The resulting file can of course be opened directly. However since it will contain references to images and style sheets, it may be useful to test it on a local web server providing the referenced files (that is mostly the look/ and graphics/ directory).

The status directory

There is no elaborate status page yet. Instead we log different parts of the build output to different files. This log output is visible on http://status.fsfe.org.

File	Description
Make_copy	The file is part of the generated make rules, it all rules for files that are just copied as they are. The file may be reused in the differential build.
Make_globs	Part of the generated make rules. The file contains rules for preprocessing XML file inclusions. It may be reused during the differential build.
Make_sourcecopy	Part of the generated make rules. Responsible for copying xhtml files to the `source/` directory of the website. May be reused in differential build runs.
Make_xhtml	Part of the generated make rules. Contains the main rules for XHTML to HTML transitions. May be reused in differential builds.
Make_xslt	Part of generated make rules. Contains rules for tracking interdependencies between XSL files.

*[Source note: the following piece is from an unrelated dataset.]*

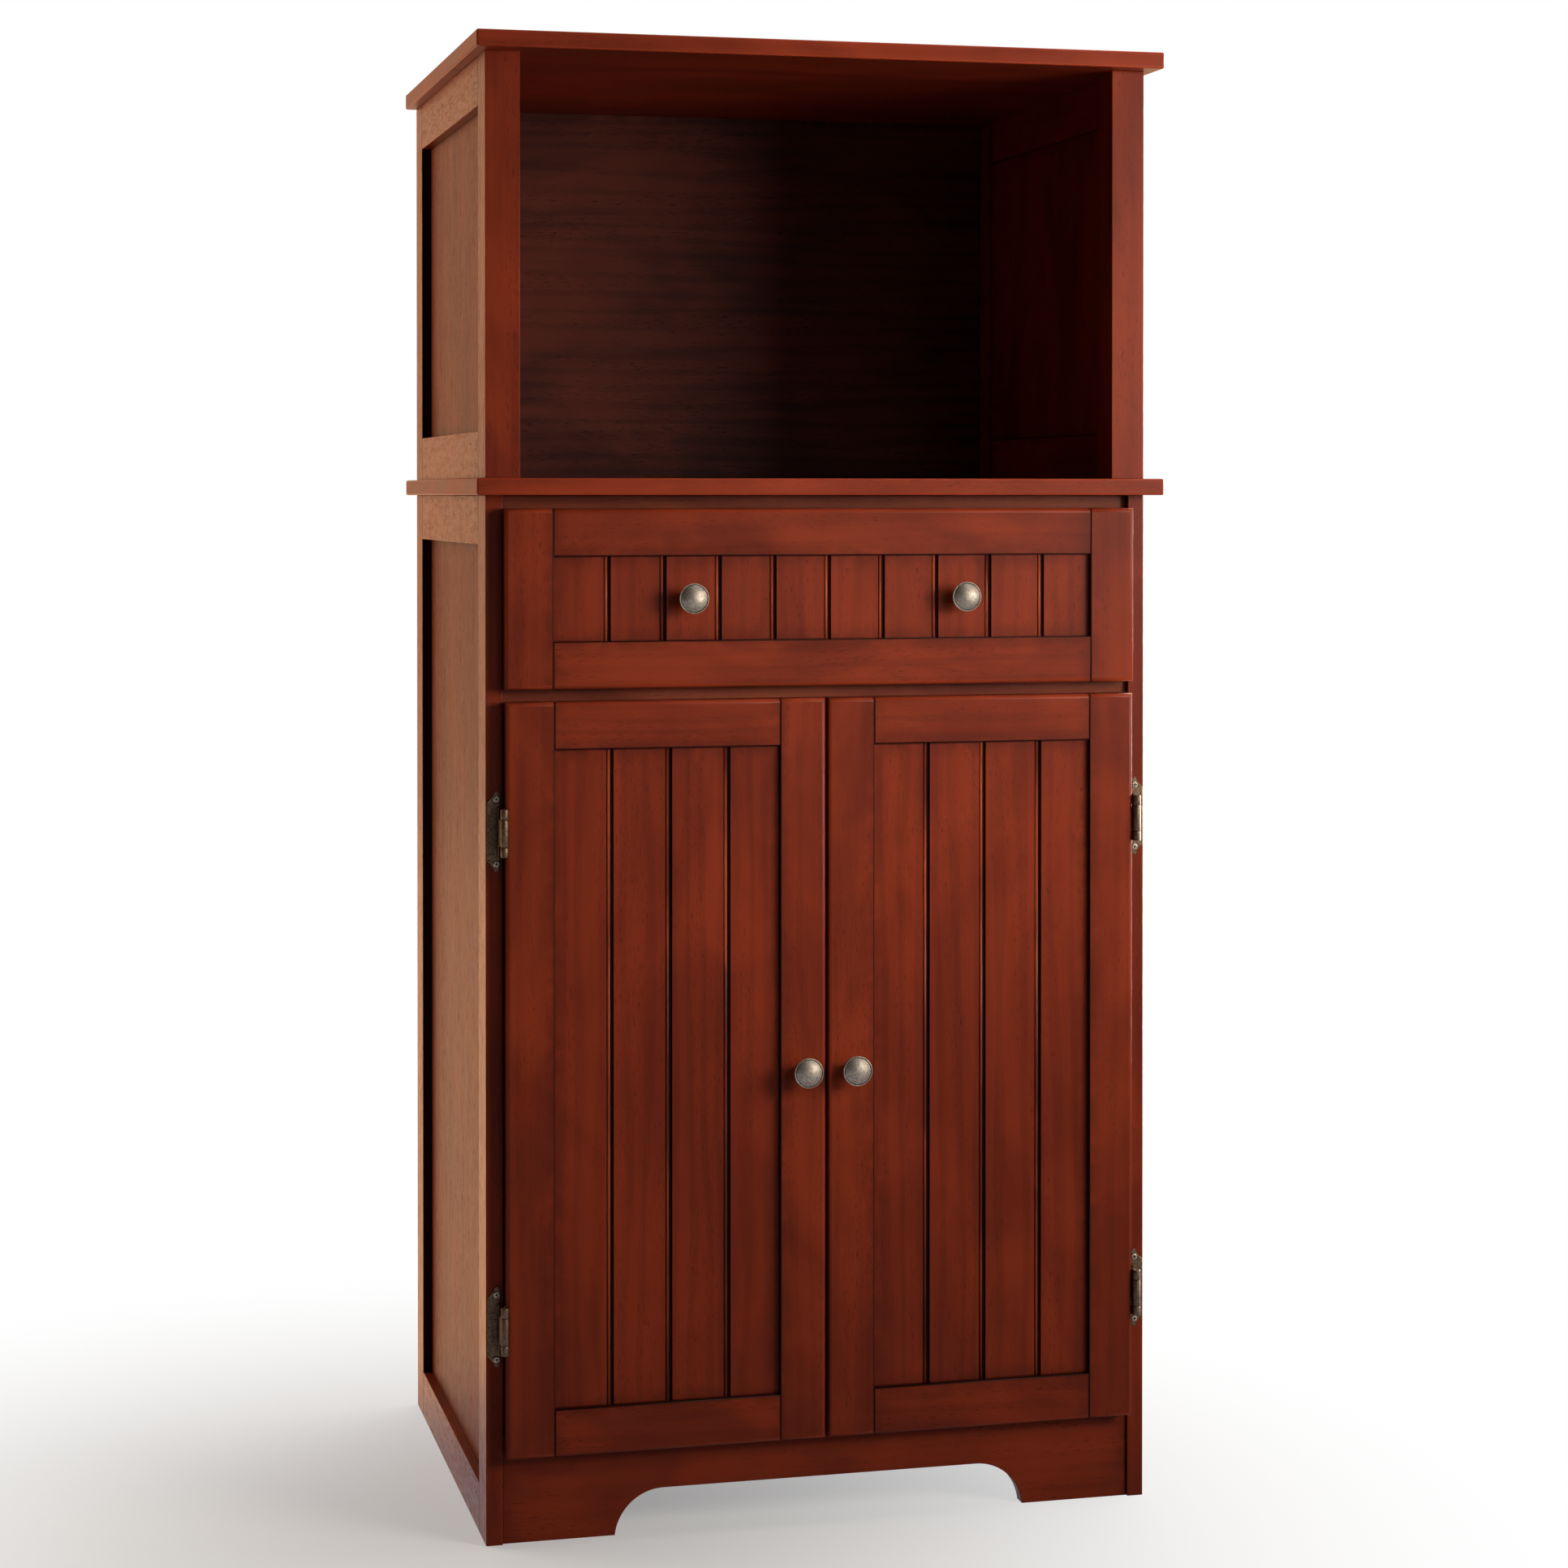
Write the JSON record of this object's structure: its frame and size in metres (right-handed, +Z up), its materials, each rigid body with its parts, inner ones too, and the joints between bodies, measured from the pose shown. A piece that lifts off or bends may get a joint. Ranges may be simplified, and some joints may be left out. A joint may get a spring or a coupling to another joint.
{
  "type": "microwave cart",
  "caption": "Tall wooden kitchen cart: cabinet with beadboard doors and a beadboard drawer, under an open hutch for a countertop oven.",
  "frame": {"origin": "on the floor, below the middle of the overall box", "axes": "+Z up, +X to the right seen from the front, -Y towards the front with the doors"},
  "size_m": [0.635, 0.503, 1.333],
  "materials": {
    "stained_wood": "satin lacquer over a red-brown stain, with fine dark pores",
    "back_panels": "thin red-brown panel, matt",
    "inner_wood": "plain stained board, matt",
    "knobs": "antique pewter and brown patina",
    "hinges": "antique brass",
    "hinge_screws": "antique brass",
    "steel": "bright zinc",
    "catch": "dark brown moulding"
  },
  "bodies": {
    "root": {"apron": "stained_wood", "base_back_panel": "back_panels", "base_left_front_stile": "stained_wood", "base_left_panel": "stained_wood", "base_left_rails": "stained_wood", "base_left_rear_stile": "stained_wood", "base_right_front_stile": "stained_wood", "base_right_panel": "stained_wood", "base_right_rails": "stained_wood", "base_right_rear_stile": "stained_wood", "cabinet_floor": "inner_wood", "door_catch": "catch", "drawer_runners": "inner_wood", "frame_leaf_screws": "hinge_screws", "hinge_pins": "hinges", "hutch_back_panel": "back_panels", "hutch_left_front_stile": "stained_wood", "hutch_left_panel": "stained_wood", "hutch_left_rails": "stained_wood", "hutch_left_rear_stile": "stained_wood", "hutch_right_front_stile": "stained_wood", "hutch_right_panel": "stained_wood", "hutch_right_rails": "stained_wood", "hutch_right_rear_stile": "stained_wood", "left_hinge_frame_leaves": "hinges", "mid_rail": "stained_wood", "right_hinge_frame_leaves": "hinges", "shelf": "inner_wood", "shelf_cleats": "inner_wood", "top_board": "stained_wood", "top_rail": "stained_wood", "worktop": "stained_wood"},
    "drawer": {"drawer_bottom": "inner_wood", "drawer_box_back": "inner_wood", "drawer_box_front": "inner_wood", "drawer_box_sides": "inner_wood", "drawer_front_left_stile": "stained_wood", "drawer_front_panel": "stained_wood", "drawer_front_rails": "stained_wood", "drawer_front_right_stile": "stained_wood", "drawer_knob_screws": "steel", "drawer_knobs": "knobs"},
    "left_door": {"left_door_hinge_leaves": "hinges", "left_door_hinge_stile": "stained_wood", "left_door_knob": "knobs", "left_door_knob_screw": "steel", "left_door_leaf_screws": "hinge_screws", "left_door_meeting_stile": "stained_wood", "left_door_panel": "stained_wood", "left_door_rails": "stained_wood", "left_door_strike_plate": "steel"},
    "right_door": {"right_door_hinge_leaves": "hinges", "right_door_hinge_stile": "stained_wood", "right_door_knob": "knobs", "right_door_knob_screw": "steel", "right_door_leaf_screws": "hinge_screws", "right_door_meeting_stile": "stained_wood", "right_door_panel": "stained_wood", "right_door_rails": "stained_wood", "right_door_strike_plate": "steel"}
  },
  "joints": [
    {"name": "drawer_slide", "type": "slide", "parent": "root", "child": "drawer", "axis": [0, -1, 0], "range_m": [0, 0.3]},
    {"name": "left_door_hinge", "type": "hinge", "parent": "root", "child": "left_door", "pos_m": [-0.2929, -0.2279, 0.412], "axis": [0, 0, -1], "range_deg": [0, 180]},
    {"name": "right_door_hinge", "type": "hinge", "parent": "root", "child": "right_door", "pos_m": [0.2929, -0.2279, 0.412], "axis": [0, 0, 1], "range_deg": [0, 180]}
  ]
}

May be reused in differential builds.
Makefile	All make rules. This file is a concatenation of all rule files above. While the differential build regenerates the other Make_-files selectively, this one gets always assembled from the input files which may or may not have been reused in the process. The `make` program which builds the site uses this file. Note the time stamp: this file is the last one to be written into, before `make` takes over the build.
SVNchanges	List of changes pulled in with the latest SVN update. Unfortunately it gets overwritten with every non-successful update attempt (normally every minute).
SVNerrors	SVN error output. Should not contain anything ;-)
buildlog	Output of the `make` program performing the build. Possibly the most valuable source of information when investigating a build failure. The last file to be written to during the `make` run.
debug	Some debugging output of the build system, not too informative because it is used very sparsely.
lasterror	Part of the error output. Gets overwritten with every run attempt of the build script.
manifest	List of all files which should be contained in the output directory. Gets regenerated for every build along with the Makefile. The list is used for removing obsolete files from the output tree.
premake	Output of the `make`-based pre build. Useful for investigating issues that come up during this stage.
removed	List of files that were removed from the output after the last run. That is, files that have been part of a previous website revision but do no longer appear in the manifest.
stagesync	Output of `rsync` when copying from a stage directory to the http root. Basically contains a list of all updated, added, and removed files.

Roadmap

Roughly in that order:

move *.sources inclusions from xslt logic to build logic
split up translation files
- both steps will shrink the dependency network and give build times a more favourable tendency
deploy on productive site
improve status output
auto detect build requirements on startup (to aid local use)
add support for markdown language in documents
add sensible support for other, more distinct, language codes (e.g. pt and pt-br)
deploy on DFD site
enable the script to remove obsolete directories (not only files)